Camminando ai primi di marzo lungo la Münstergasse, all’incrocio con la Schoffelgasse, incontro come ho già incontrato chissà quante volte senza però studiarla con la dovuta cura, l’insegna-scudo della Bodega española di Zurigo (417 m). Su campo rosso granato come certi rioja crianza, si leggono le quattordici lettere giallo oro – più la tilde – che compongono il nome di questo luogo nato nel 1874. Senza tirare in ballo più di tanto il richiamo ovvio alla bandiera spagnola, salgo con gli occhi in cima, tra i tralci di vite in ferro battuto. Lì, guardando con attenzione estrema, troneggia, incorniciato da un sipario, il monastero benedettino miniaturizzato di Sant Pere de Rodes. In Catalogna, nella comarca di Alt Empordà, sulle prime pendici brulle dei Pirenei, questo austero monastero preromanico in pietra si erge turrito guardando il Mediterraneo. Ai suoi piedi, a circa due chilometri, si trova l’unico villaggio isolato della zona, La Vall de Santa Creu: da dove è partito Pedro Gorgot (1845-1933). Il fondatore della Bodega zurighese dove adesso un vecchietto in trench blu è seduto fuori perché non vuole rinunciare alla combinazione bianchino-brissago.
Con il movimento del cavallo negli scacchi, entro nella prima sala della Bodega Gorgot come era anche nota ad alcuni e così appare, presto, tra le pagine del Tagebuch 1966-1971 (1972) di Max Frisch. Ritorna poi una quindicina di volte chiamata solo «bodega» e sempre in compagnia di un orafo tribolato che beve troppo clarete. C’ero stato solo una volta, secoli fa, un pomeriggio alla deriva. Seduto a uno dei cinque tavoloni in legno chiaro liscio e lucido come uno specchio, subito mi rendo conto che l’atmosfera e l’ambiente sono preservati. Temevo, visto che quest’estate c’è stato un cambio di proprietà e a snaturare oggi è un attimo, invece le sedie Thonet tipo bistrò in faggio curvato-laccato e paglia di Vienna intrecciata, sono ancora lì al loro posto. A un lato dei tavoli, per sedersi, ci sono anche delle nicchie-divanetti in pelle vissuta color vinaccia. In tinta un po’ con la boiserie spennellata di una tonalità bruna-bordò. Ma è il pavimento che dimostra come un restauro può essere sul serio conservativo senza perdere centocinquant’anni di storia intrisa di drammi, gioie, paure, liberazioni, risate, riti, uscite rapide di scena o andirivieni estenuanti: rimane ben visibile il solco circolare tra le sedie attorno allo stammtisch qui accanto, per esempio. Attorno al quale siedono, da ore credo, tre con le facce da architetti. Osservando ancora per terra, si nota il tragitto-solco del viavai ultrasecolare dei camerieri, oggi in camicia bianca e gilet nero.

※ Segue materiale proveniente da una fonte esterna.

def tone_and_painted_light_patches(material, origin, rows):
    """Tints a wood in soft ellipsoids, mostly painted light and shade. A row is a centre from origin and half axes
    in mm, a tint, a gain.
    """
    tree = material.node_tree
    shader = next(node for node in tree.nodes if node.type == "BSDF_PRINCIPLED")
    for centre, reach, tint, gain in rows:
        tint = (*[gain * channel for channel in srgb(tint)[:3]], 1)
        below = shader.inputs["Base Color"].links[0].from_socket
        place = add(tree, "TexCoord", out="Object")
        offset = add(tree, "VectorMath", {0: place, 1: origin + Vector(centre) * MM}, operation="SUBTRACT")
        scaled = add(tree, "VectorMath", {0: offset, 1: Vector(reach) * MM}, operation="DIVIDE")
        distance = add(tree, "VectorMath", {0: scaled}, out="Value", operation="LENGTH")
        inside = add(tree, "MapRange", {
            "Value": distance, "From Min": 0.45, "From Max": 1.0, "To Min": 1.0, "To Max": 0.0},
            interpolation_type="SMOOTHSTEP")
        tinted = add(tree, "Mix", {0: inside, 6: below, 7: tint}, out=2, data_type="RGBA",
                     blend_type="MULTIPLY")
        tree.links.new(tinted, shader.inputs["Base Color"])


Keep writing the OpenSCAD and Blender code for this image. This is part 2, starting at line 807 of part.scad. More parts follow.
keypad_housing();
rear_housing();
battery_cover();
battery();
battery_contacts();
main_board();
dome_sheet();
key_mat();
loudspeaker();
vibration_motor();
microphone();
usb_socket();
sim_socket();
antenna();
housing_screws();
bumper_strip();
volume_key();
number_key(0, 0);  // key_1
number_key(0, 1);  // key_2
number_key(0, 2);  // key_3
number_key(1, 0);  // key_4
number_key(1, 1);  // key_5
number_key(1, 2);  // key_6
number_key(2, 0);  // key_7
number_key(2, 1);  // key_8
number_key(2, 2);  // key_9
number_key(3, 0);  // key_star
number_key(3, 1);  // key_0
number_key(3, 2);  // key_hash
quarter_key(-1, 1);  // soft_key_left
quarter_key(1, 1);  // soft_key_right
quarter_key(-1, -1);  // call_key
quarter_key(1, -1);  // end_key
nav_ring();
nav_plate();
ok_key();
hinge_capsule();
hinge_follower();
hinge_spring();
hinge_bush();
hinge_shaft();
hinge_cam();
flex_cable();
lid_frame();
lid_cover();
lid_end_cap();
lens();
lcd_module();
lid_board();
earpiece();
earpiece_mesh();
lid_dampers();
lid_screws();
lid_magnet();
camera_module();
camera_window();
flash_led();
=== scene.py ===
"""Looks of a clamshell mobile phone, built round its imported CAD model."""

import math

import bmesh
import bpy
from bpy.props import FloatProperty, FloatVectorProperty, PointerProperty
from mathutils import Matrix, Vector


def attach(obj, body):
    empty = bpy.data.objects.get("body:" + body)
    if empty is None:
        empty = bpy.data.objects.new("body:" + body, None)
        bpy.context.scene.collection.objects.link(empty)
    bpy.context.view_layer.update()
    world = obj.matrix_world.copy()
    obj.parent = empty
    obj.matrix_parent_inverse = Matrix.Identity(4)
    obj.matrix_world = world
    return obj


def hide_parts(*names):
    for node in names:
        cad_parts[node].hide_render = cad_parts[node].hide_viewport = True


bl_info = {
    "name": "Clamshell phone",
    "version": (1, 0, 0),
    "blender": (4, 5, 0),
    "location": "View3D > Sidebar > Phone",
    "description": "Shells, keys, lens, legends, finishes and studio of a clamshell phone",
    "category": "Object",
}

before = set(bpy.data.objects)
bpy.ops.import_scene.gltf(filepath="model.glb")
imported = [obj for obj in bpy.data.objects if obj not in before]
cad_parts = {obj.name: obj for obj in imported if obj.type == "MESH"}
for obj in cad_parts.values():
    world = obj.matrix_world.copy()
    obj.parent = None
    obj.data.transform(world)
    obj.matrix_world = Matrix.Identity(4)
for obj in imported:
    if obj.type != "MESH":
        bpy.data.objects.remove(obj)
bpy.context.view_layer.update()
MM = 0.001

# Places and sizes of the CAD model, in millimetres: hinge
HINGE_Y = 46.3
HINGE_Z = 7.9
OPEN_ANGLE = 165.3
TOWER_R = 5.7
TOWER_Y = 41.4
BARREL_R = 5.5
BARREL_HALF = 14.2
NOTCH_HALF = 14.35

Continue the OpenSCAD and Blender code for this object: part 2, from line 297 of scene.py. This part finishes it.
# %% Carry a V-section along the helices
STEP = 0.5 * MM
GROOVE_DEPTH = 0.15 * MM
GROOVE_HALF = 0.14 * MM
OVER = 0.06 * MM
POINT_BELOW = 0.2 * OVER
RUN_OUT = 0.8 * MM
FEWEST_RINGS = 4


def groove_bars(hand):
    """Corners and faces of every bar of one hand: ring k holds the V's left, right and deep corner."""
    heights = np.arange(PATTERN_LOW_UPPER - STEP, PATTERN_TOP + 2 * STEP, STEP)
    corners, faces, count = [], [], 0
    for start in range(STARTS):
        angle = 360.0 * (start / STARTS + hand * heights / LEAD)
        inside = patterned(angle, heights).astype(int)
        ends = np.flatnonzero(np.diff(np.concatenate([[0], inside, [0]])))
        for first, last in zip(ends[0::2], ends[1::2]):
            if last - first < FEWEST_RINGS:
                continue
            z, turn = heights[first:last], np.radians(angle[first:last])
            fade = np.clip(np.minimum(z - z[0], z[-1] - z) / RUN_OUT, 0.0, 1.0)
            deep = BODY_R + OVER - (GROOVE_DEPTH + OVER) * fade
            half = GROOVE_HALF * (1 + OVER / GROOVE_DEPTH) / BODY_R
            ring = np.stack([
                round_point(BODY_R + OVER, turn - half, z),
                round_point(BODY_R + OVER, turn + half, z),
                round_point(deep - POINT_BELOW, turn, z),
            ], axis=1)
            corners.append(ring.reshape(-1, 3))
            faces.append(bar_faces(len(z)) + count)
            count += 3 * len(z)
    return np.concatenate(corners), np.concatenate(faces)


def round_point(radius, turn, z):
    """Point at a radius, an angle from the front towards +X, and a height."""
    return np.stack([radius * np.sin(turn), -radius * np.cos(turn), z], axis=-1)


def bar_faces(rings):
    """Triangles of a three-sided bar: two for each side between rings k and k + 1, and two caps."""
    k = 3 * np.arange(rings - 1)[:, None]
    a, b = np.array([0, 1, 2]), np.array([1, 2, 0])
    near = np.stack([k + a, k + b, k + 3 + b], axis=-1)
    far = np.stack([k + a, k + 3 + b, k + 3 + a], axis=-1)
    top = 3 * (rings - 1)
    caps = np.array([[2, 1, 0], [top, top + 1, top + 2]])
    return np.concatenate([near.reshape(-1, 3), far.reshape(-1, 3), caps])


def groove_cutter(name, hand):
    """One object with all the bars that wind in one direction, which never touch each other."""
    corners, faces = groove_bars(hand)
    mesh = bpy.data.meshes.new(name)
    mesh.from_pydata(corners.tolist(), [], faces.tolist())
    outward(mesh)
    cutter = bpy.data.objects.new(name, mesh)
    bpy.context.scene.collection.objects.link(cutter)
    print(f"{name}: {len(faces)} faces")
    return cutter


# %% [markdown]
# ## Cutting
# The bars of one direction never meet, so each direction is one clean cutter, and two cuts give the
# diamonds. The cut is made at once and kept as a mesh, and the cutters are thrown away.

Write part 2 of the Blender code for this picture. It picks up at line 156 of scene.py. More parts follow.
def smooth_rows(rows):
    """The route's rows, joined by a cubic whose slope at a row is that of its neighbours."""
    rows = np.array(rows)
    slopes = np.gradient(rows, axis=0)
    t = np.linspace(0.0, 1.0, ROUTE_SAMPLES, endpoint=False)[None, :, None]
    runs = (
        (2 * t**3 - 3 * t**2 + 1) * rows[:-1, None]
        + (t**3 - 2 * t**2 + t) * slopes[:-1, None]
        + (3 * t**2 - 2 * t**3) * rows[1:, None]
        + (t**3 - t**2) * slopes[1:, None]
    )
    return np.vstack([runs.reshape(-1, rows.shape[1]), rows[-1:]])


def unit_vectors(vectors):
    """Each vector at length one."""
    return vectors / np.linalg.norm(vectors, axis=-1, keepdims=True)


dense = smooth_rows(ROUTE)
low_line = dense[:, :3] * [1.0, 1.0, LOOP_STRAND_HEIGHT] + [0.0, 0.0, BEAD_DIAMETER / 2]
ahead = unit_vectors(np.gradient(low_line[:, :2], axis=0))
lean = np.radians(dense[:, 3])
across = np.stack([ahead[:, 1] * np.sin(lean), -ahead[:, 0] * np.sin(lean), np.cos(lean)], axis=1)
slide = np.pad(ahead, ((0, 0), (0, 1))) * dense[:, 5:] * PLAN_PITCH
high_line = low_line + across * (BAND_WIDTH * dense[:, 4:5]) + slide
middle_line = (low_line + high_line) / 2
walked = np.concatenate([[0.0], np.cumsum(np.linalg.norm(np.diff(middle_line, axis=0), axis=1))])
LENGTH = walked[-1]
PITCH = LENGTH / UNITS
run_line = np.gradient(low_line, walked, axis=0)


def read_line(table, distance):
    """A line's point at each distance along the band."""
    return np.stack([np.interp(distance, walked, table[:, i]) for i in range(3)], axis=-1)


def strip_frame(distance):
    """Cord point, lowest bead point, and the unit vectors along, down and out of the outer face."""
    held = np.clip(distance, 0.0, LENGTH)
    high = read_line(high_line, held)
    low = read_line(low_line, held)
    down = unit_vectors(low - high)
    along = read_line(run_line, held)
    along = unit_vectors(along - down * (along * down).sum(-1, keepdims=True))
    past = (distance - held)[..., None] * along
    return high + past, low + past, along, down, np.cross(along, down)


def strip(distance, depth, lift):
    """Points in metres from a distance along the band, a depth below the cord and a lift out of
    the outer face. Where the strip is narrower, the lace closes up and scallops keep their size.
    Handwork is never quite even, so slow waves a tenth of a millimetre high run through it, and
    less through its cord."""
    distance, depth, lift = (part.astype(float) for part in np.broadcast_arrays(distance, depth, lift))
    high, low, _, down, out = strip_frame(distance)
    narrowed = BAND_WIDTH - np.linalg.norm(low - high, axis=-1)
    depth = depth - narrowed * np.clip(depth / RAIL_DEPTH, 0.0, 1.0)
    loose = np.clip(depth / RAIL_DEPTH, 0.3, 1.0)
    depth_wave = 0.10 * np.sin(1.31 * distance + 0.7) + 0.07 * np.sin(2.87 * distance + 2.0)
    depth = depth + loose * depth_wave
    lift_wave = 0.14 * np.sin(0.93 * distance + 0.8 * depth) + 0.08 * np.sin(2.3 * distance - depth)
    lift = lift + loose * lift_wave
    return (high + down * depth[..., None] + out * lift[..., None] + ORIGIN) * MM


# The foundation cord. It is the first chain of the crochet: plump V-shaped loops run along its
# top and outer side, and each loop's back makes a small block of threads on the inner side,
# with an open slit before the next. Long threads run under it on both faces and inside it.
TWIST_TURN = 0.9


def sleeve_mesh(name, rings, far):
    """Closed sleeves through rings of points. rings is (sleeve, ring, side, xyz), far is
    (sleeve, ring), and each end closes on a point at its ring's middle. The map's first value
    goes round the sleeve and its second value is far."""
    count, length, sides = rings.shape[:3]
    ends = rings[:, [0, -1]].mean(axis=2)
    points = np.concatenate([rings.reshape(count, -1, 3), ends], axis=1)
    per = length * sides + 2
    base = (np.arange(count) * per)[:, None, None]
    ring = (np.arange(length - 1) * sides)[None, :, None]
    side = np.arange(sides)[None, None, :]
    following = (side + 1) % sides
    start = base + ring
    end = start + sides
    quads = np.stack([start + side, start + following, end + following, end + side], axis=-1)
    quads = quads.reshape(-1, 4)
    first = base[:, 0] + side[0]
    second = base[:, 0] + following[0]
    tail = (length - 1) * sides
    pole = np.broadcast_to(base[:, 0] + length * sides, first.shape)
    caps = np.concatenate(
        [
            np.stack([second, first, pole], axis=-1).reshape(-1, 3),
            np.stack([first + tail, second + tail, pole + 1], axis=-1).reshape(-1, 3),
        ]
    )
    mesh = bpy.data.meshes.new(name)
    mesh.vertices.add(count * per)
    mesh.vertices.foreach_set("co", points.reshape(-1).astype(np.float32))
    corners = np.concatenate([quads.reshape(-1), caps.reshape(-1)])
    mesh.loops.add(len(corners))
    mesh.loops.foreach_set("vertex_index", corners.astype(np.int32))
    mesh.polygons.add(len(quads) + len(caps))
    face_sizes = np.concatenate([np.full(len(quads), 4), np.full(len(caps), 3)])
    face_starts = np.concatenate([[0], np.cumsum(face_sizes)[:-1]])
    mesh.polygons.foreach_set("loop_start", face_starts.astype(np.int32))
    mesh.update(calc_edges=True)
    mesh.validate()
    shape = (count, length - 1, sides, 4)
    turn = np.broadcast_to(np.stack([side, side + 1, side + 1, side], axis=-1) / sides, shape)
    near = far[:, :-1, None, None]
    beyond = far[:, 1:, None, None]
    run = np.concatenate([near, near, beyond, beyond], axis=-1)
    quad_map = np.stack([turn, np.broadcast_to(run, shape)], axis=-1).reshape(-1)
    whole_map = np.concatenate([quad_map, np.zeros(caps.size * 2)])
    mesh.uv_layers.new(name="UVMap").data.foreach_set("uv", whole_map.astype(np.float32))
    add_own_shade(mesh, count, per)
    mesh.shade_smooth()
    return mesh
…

Il monastero mediterraneo risalente al 945 ritorna, al pianterreno di questa casa del 1524 verso le tre, sul menu, come logo. Al mio tavolo uno della mia età circa affoga le sue preoccupazioni in bicchieri di vino rosso cupo. Un signore entra in scena salutando come Churchill, prende il giornale e si siede a un tavolo che a pelle sento che sarà, ogni giorno, sempre quello. È il tavolo di Lenin che nel 1916 abita per un anno qui dietro l’angolo, al quattordici della Spiegelgasse dove al contempo, per cinque mesi, nella stessa strada al numero uno, in una sala sotto di una taverna olandese, c’era il Cabaret Voltaire. Qui sopra, dal 1894, c’è la sala morisca, più ristorante e meno conviviale. Di casa, dicono, c’è l’ex batterista dei Sauterelles. Degne di nota, le finestre acidate con ricami come tendine di pizzo che contribuiscono all’atemporalità, mentre i portamantelli d’ottone portano in altre epoche.
Al di là del mobilio oppiaceo, l’atmosfera è genuina, spigliata, come solo dove ne hanno viste di tutti i colori. Vado a vedere le tapas – introdotte nell’era della famiglia Winistörfer durata settantuno anni senza cambiare una virgola dal periodo Gorgot II e anzi, inspagnolendo di più la bodega – come calamari, alici, eccetera, in bellavista dietro una bacheca. Alla fine però, la cosa migliore, per me, è il flan. Una flânerie di precisione, addirittura, potrebbe magari riportarmi qui per questa ragione. Ma già l’hola che sostuisce il grüezi e il continuo parlare spagnolo dei camerieri spagnoli che contagia un po’ tutti come una recita dove proviamo tutti a parlare pure, bene o male, in spagnolo, varrebbe la pena come meta di una passeggiata psicogeografica turicense seria.